Gysi hat die beste mir bekannte Stellungnahme dazu abgegeben:
ZitatGysi wirft Belarus "Akt staatlicher Luftpiraterie" vor

Aufruf an internationale Staatengemeinschaft: Kreislauf der mal geduldeten und mal angeklagten Völkerrechtsbrüche beenden


Osnabrück. Der außenpolitische Sprecher der Linken-Bundestagsfraktion, Gregor Gysi, hat die erzwungene Umleitung des Ryanair-Fluges Athen-Vilnius nach Minsk und die anschließende Festnahme des belarussischen Oppositionsaktivisten Roman Protasewitsch als einen "Akt staatlicher Luftpiraterie" verurteilt. Gegenüber der "Neuen Osnabrücker Zeitung" erinnerte Gysi zugleich an umstrittene Aktionen der USA und Russlands. Nach seinen Worten kann es deshalb nur eine Antwort geben: "Die internationale Staatengemeinschaft muss kollektiv aus dem Kreislauf der mal geduldeten und mal angeklagten Völkerrechtsbrüche ausbrechen.

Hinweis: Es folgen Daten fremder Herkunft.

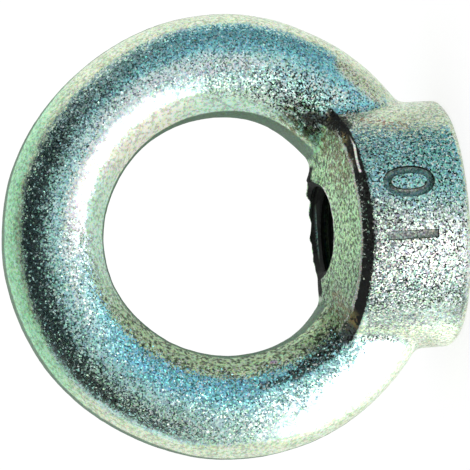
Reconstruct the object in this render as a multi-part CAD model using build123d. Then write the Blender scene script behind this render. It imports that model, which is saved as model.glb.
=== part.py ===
from build123d import *
import math
import os

# Lifting eye nut, size M10: a drop-forged steel ring on a round threaded collar, all one piece.
# Millimetres. The origin is the centre of the seating face and +Z runs up the thread axis to
# the ring. The ring lies in the XZ plane, which is also the parting plane of the forging dies.

# Ring
ring_outer_d = 45.0
eye_d = 24.0
bar_depth = 10.8
inner_land = 3.4
outer_land = 1.6

# Collar
total_height = 45.3
collar_d = 25.0
seat_break = 0.6
rim_break = 0.9

# Roof of the collar inside the eye: two forged slopes that fall away from the parting plane.
# The ridge lies below the eye's centre by this share of the eye's radius.
ridge_share = 0.767
roof_draft = 12.5
ridge_round = 6.0

# Rounding where the ring runs into the collar
junction_round = 1.5

# Thread hole, M10 before tapping, open at both ends
tapping_d = 8.5
countersink_d = 10.8
countersink_angle = 90.0
mouth_break = 0.7

# What follows from the sizes above
collar_r = collar_d / 2
bar_half_depth = bar_depth / 2
ring_centre_z = total_height - ring_outer_d / 2
ridge_z = ring_centre_z - ridge_share * eye_d / 2
roof_reach = 2 * collar_r
roof_fall = roof_reach * math.tan(math.radians(roof_draft))
countersink_depth = (countersink_d - tapping_d) / 2 / math.tan(math.radians(countersink_angle / 2))


def land_share(land):
    """Share of the bar's radial half-width that is left where a land of this width is trimmed."""
    return math.sqrt(1 - (land / bar_depth) ** 2)


def forged_ring():
    """Bar bent into a ring, with the narrow flat lands left where the flash was trimmed."""
    inner_share = land_share(inner_land)
    outer_share = land_share(outer_land)
    bar_width = (ring_outer_d - eye_d) / 2
    bar_half_width = bar_width / (inner_share + outer_share)
    bar_centre_r = ring_outer_d / 2 - bar_half_width * outer_share
    with BuildPart() as ring:
        with BuildSketch(Plane.XY):
            with Locations((bar_centre_r, 0)):
                Ellipse(bar_half_width, bar_half_depth)
            with Locations((eye_d / 2 + bar_width / 2, 0)):
                Rectangle(bar_width, bar_depth, mode=Mode.INTERSECT)
        revolve(axis=Axis.Y)
    return Pos(0, 0, ring_centre_z) * ring.part


def roof():
    """Block whose top is the roof: two slopes and the rounded ridge between them."""
    with BuildPart() as block:
        with BuildSketch(Plane.YZ):
            Polygon(
                (-roof_reach, 0),
                (roof_reach, 0),
                (roof_reach, ridge_z - roof_fall),
                (0, ridge_z),
                (-roof_reach, ridge_z - roof_fall),
                align=None,
            )
        extrude(amount=roof_reach, both=True)
        ridge = block.edges().filter_by(Axis.X).sort_by(Axis.Z)[-1]
        fillet(ridge, radius=ridge_round)
    return block.part


def collar():
    """Round collar that stands on the seat and ends in the roof, with both its edges broken."""
    drum = Cylinder(collar_r, ridge_z, align=(Align.CENTER, Align.CENTER, Align.MIN))
    block = roof()
    boss = drum & block
    boss = boss.chamfer(rim_break, None, new_edges(drum, block, combined=boss))
    seat_edge = boss.edges().filter_by(GeomType.CIRCLE).sort_by(Axis.Z)[0]
    return boss.chamfer(seat_break, None, [seat_edge])


def forging(ring, boss):
    """Ring and collar as one forging, rounded where the two run together."""
    body = ring + boss
    return body.fillet(junction_round, new_edges(ring, boss, combined=body))


def thread_hole():
    """Tapping drill through the collar and the countersink at the seat."""
    with BuildPart() as drill:
        Cylinder(tapping_d / 2, ring_centre_z, align=(Align.CENTER, Align.CENTER, Align.MIN))
        Cone(
            countersink_d / 2,
            tapping_d / 2,
            countersink_depth,
            align=(Align.CENTER, Align.CENTER, Align.MIN),
        )
    return drill.part


def drilled(body):
    """The forging with its seat faced off, the hole drilled and the hole's mouth broken."""
    drill = thread_hole()
    faced = body & Box(
        ring_outer_d,
        ring_outer_d,
        total_height,
        align=(Align.CENTER, Align.CENTER, Align.MIN),
    )
    bored = faced - drill
    mouth = [e for e in new_edges(faced, drill, combined=bored) if e.center().Z > ridge_z / 2]
    return bored.chamfer(mouth_break, None, mouth)


def main():
    eye_nut = drilled(forging(forged_ring(), collar()))
    eye_nut.label = "eye_nut"
    os.makedirs("parts", exist_ok=True)
    export_step(eye_nut, "parts/eye_nut.step")


main()
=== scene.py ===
"""Forged lifting eye nut: its blasted and zinc plated body, cut thread, stamped mark and studio.

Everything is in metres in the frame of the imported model: +Z runs up the thread axis to the ring,
and the ring lies in the XZ plane with its front towards -Y.
"""

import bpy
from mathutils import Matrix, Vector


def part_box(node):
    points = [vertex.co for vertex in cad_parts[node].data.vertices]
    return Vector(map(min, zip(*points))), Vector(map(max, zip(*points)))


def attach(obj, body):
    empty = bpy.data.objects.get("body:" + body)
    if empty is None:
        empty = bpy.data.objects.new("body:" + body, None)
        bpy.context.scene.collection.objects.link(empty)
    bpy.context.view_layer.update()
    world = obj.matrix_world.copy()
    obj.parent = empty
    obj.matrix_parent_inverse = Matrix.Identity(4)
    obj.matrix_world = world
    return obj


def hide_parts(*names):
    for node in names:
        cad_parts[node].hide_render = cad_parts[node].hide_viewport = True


bl_info = {
    "name": "Forged lifting eye nut",
    "version": (1, 0, 0),
    "blender": (4, 5, 0),
    "location": "View3D > Sidebar > Eye nut",
    "description": "Dresses the packed eye nut with its forged skin, thread, mark and zinc finish",
    "category": "Object",
}

import math

import bmesh
import bpy
from mathutils import Matrix, Vector, noise

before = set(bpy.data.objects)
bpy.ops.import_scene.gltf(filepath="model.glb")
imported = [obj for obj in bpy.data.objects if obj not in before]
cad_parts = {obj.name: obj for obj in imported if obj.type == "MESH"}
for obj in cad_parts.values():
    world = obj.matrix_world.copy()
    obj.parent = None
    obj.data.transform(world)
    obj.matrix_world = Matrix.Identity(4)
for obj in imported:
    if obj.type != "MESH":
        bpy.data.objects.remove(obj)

CAD_NODE = "eye_nut"
CAD_LOW, CAD_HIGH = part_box(CAD_NODE)
MM = 0.001
COLLAR_R = (CAD_HIGH.y - CAD_LOW.y) / 2
RING_MIDDLE = Vector((0, 0, CAD_HIGH.z - (CAD_HIGH.x - CAD_LOW.x) / 2))
BODY_NAME = "eye_nut_forging"
SKIN, THREAD, STAMP = "zinc_on_skin", "zinc_on_thread", "zinc_in_stamp"

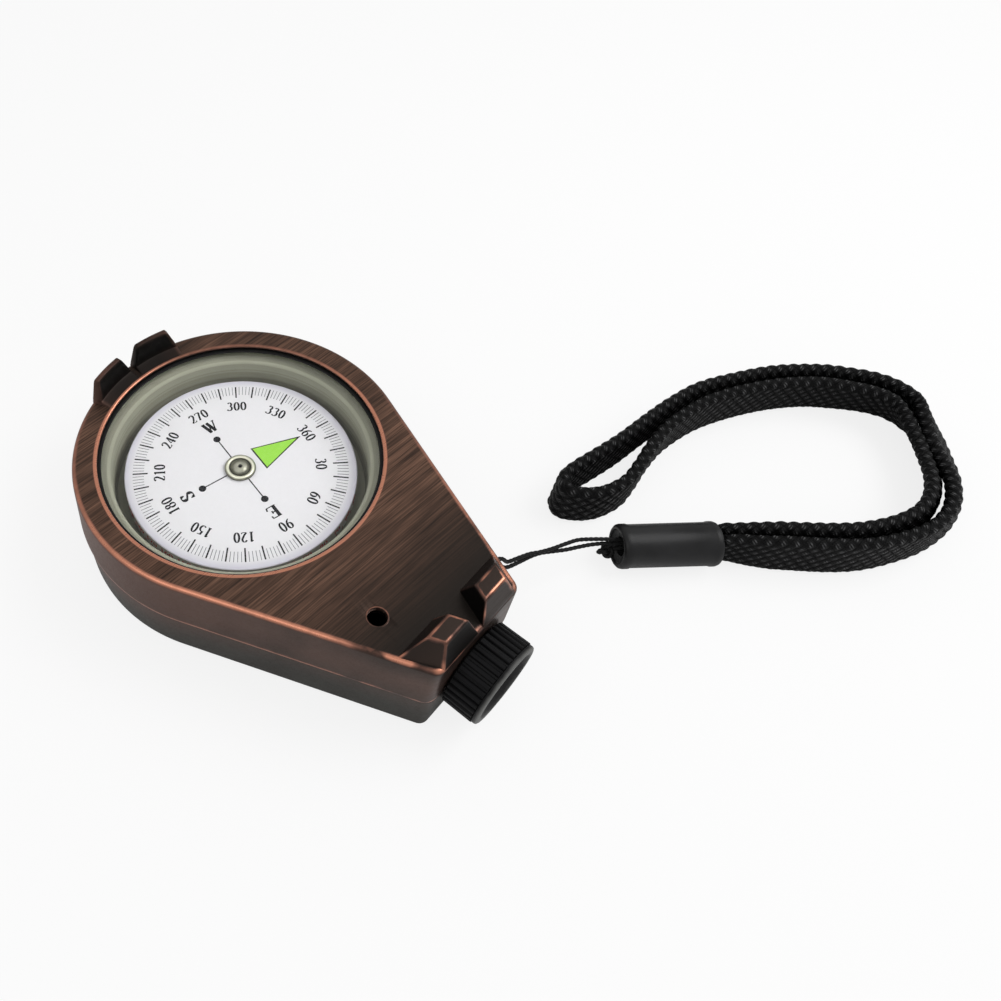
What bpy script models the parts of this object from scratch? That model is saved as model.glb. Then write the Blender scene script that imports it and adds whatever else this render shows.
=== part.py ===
"""Pocket sighting compass: a die-cast case with open sights, a liquid capsule with a turning card,
a focusing eyepiece and a braided wrist strap on a thin cord.

Sizes are in millimetres and angles in degrees; the meshes are made in metres. The origin is on the
card's pivot axis at the bottom face, +Y points to the front sights and +Z up.
"""

import math

import bmesh
import bpy
from mathutils import Vector

MM = 0.001

# Case outline
HEAD_RADIUS = 27.0
TAIL_REACH = 46.5
TAIL_HALF_WIDTH = 9.3
CORNER_RADIUS = 1.8
MIN_CORNER = 0.4
CASE_HEIGHT = 19.2
PARTING_HEIGHT = 9.8
UPPER_DRAFT = 0.4
PARTING_STEP = 0.3
LOWER_DRAFT = 0.2
TOP_ROUNDING = 0.7
FOOT_ROUNDING = 1.4
HEAD_STEPS = 60
CORNER_STEPS = 5

# Walls and seats of the case
WALL = 2.2
FLOOR = 1.4
ROOF = 1.6
LIP_THICKNESS = 0.7
LIP_WIDTH = 1.38
WINDOW_HOLE_CHAMFER = 0.2
TONGUE_HEIGHT = 0.85
TONGUE_INSET = 1.3
HEAD_WALL = 2.5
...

Der Weg dorthin kann nur politischer Dialog sein - auch mit Minsk und vor allem mit Moskau."

Der Linken-Politiker betonte, in der Geschichte habe letztlich keine Repression einem Machthaber dabei geholfen, dauerhaft die Überwindung seiner Macht zu verhindern. Das müsse auch Alexander Lukaschenko in Belarus begreifen.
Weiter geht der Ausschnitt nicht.